Pick your machine and a model. The meter shows exactly how the memory budget is spent — weights, KV cache, and overhead — against what your hardware can actually hand to the model. Throughput is estimated from memory bandwidth.
| Quant | Weights | Total @ ctx | tok/s | Fit |
|---|
Weights = params × effective-bits ÷ 8. Effective bits use GGUF k-quant averages (Q4_K_M ≈ 4.83 bpw), so numbers track real downloaded file sizes, not the naive bit count.
KV cache = 2 × layers × kv_heads × head_dim × context × 2 bytes (fp16), computed from each model's real architecture. Custom models use a GQA-based estimate. Quantizing the KV cache to 8-bit roughly halves this.

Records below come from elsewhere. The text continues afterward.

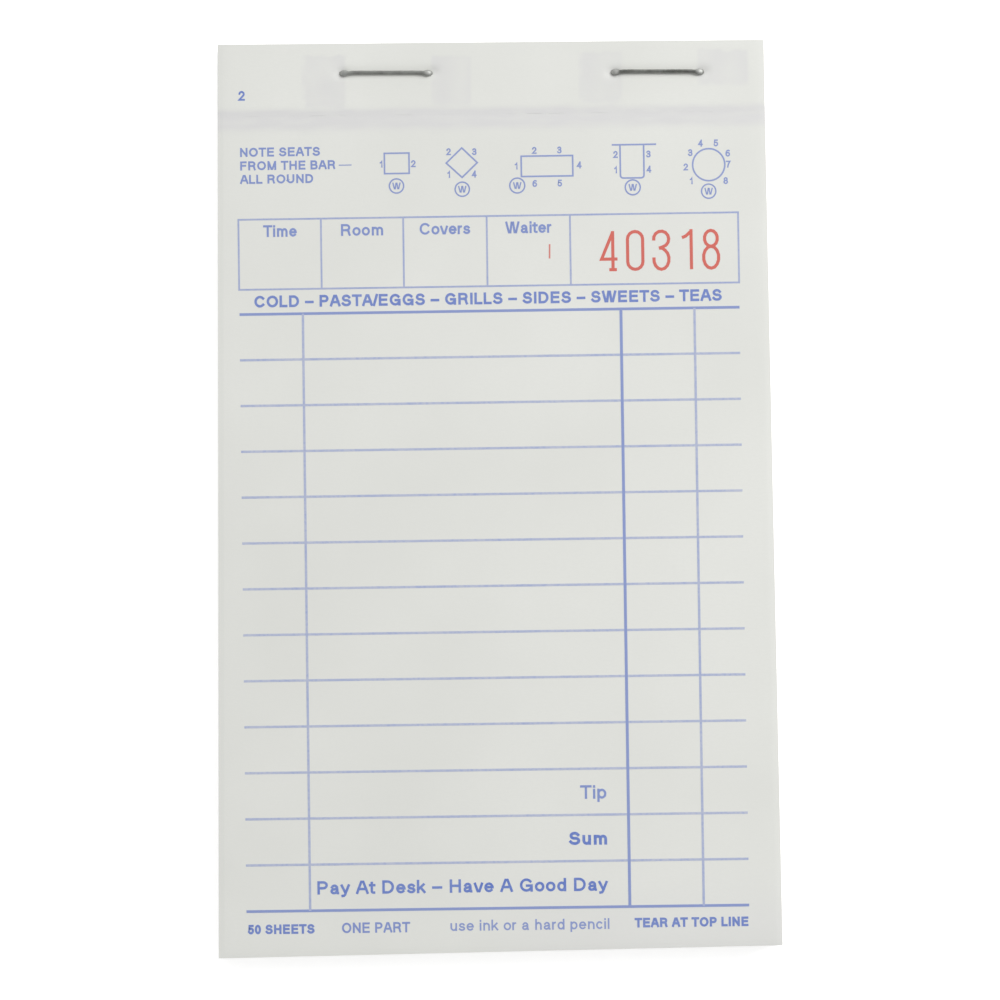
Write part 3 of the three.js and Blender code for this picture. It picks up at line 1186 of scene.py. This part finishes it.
def make_table():
    material, surface, node = new_finish("table_white", 0.9, 0.0)
    surface.inputs["Base Color"].default_value = table_colour
    rays = node("LightPath", {}).outputs
    seen = node("Math", {0: rays["Is Camera Ray"], 1: rays["Is Glossy Ray"]}, operation="MAXIMUM")
    seen = node("Math", {0: seen.outputs[0], 1: rays["Is Transmission Ray"]}, operation="MAXIMUM")
    strength = node("Math", {0: seen.outputs[0], 1: table_glow}, operation="MULTIPLY")
    glow = node("Emission", {"Color": (1, 1, 1, 1), "Strength": strength.outputs[0]})
    both = node("AddShader", {0: surface.outputs[0], 1: glow.outputs[0]})
    output = material.node_tree.nodes["Material Output"]
    connect(both.outputs[0], output.inputs["Surface"])
    half = table_size / 2
    corners = [(-half, -half), (half, -half), (half, half), (-half, half)]
    verts = [(x, y, table_height) for x, y in corners]
    table = make_piece("table", verts, [(0, 1, 2, 3)], material)


make_table()


# The light: a pale room, darker straight overhead and brighter beyond the stapled end, and one large
# soft lamp on the right, whose place and size are in metres and its power in watts.
room_horizon = (0.92, 0.925, 0.94, 1.0)
room_overhead = (0.375, 0.375, 0.366, 1.0)
room_lean = 0.35
lamp_place = Vector((0.62, 0.45, 0.60))
lamp_size = 0.6
lamp_power = 7.4


def make_room():
    world = bpy.data.worlds.new("room")
    bpy.context.scene.world = world
    world.use_nodes = True
    node = node_maker(world.node_tree)
    direction = node("TexCoord", {}).outputs["Generated"]
    parts = node("SeparateXYZ", {0: direction}).outputs
    ramp = node("ValToRGB", {0: parts["Z"]})
    ramp.color_ramp.elements[0].color = room_horizon
    ramp.color_ramp.elements[1].color = room_overhead
    strength = node("Math", {0: parts["Y"], 1: room_lean, 2: 1.0}, operation="MULTIPLY_ADD")
    background = world.node_tree.nodes["Background"].inputs
    connect(ramp.outputs[0], background["Color"])
    connect(strength.outputs[0], background["Strength"])


def make_lamp():
    data = bpy.data.lights.new("softbox", "AREA")
    data.shape = "SQUARE"
    data.size = lamp_size
    data.energy = lamp_power
    lamp = bpy.data.objects.new("softbox", data)
    lamp.location = lamp_place
    lamp.rotation_euler = (-lamp_place).to_track_quat("-Z", "Y").to_euler()
    bpy.context.scene.collection.objects.link(lamp)


make_room()
make_lamp()


# The camera: almost straight above the pad, a little towards its free end, with a long lens.
camera_place = Vector((7.50, -22.03, 605.6)) * MM
camera_aim = Vector((0.815, -0.585, 6.0)) * MM
camera_turn = math.radians(0.804)
camera_lens = 154.8
camera_sensor = 36.0


def make_camera():
    data = bpy.data.cameras.new("camera")
    data.lens = camera_lens
    data.sensor_width = camera_sensor
    data.clip_start = 0.01
    data.clip_end = 50
    camera = bpy.data.objects.new("camera", data)
    forward = (camera_aim - camera_place).normalized()
    up_hint = Vector((math.sin(camera_turn), math.cos(camera_turn), 0))
    right = forward.cross(up_hint).normalized()
    up = right.cross(forward)
    turned = Matrix((right, up, -forward)).transposed().to_4x4()
    camera.matrix_world = Matrix.Translation(camera_place) @ turned
    bpy.context.scene.collection.objects.link(camera)
    bpy.context.scene.camera = camera


make_camera()
bpy.context.scene.view_settings.view_transform = "Standard"
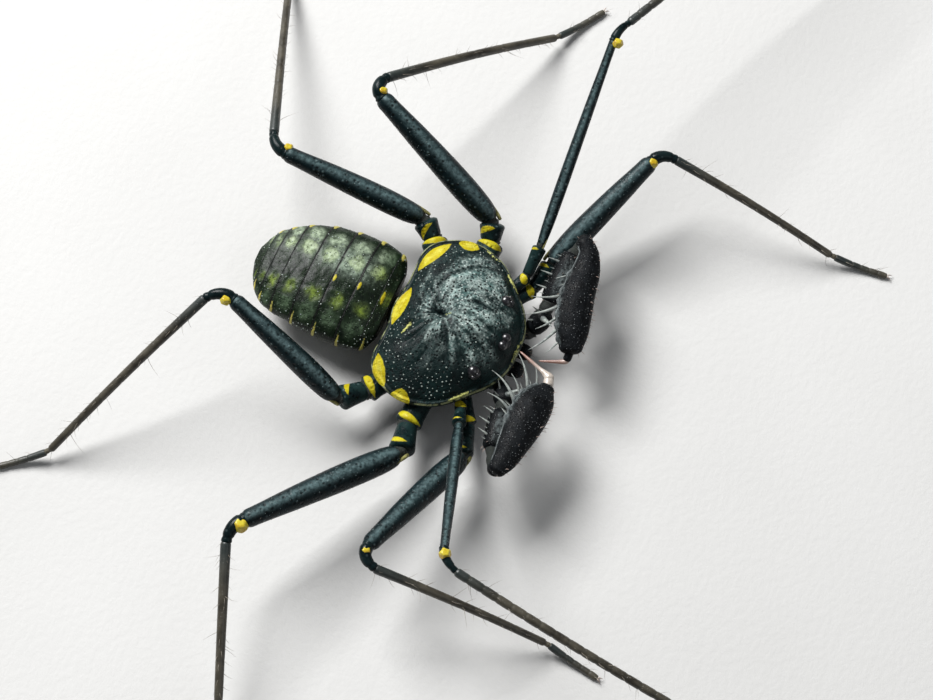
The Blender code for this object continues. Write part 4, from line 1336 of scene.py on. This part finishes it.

Overhead = compute/activation buffer ≈ 0.8 GB + 5% of weights.
Usable memory — unified: 75% of total (macOS GPU cap; raisable via iogpu.wired_limit_mb); VRAM: 92%; system RAM: 80%.
Throughput ≈ bandwidth ÷ active-weights × efficiency (~0.55 GPU/unified, ~0.4 CPU). This is generation speed and a ballpark — real numbers vary with engine, batch, and prompt length. MoE models use active (not total) params for speed.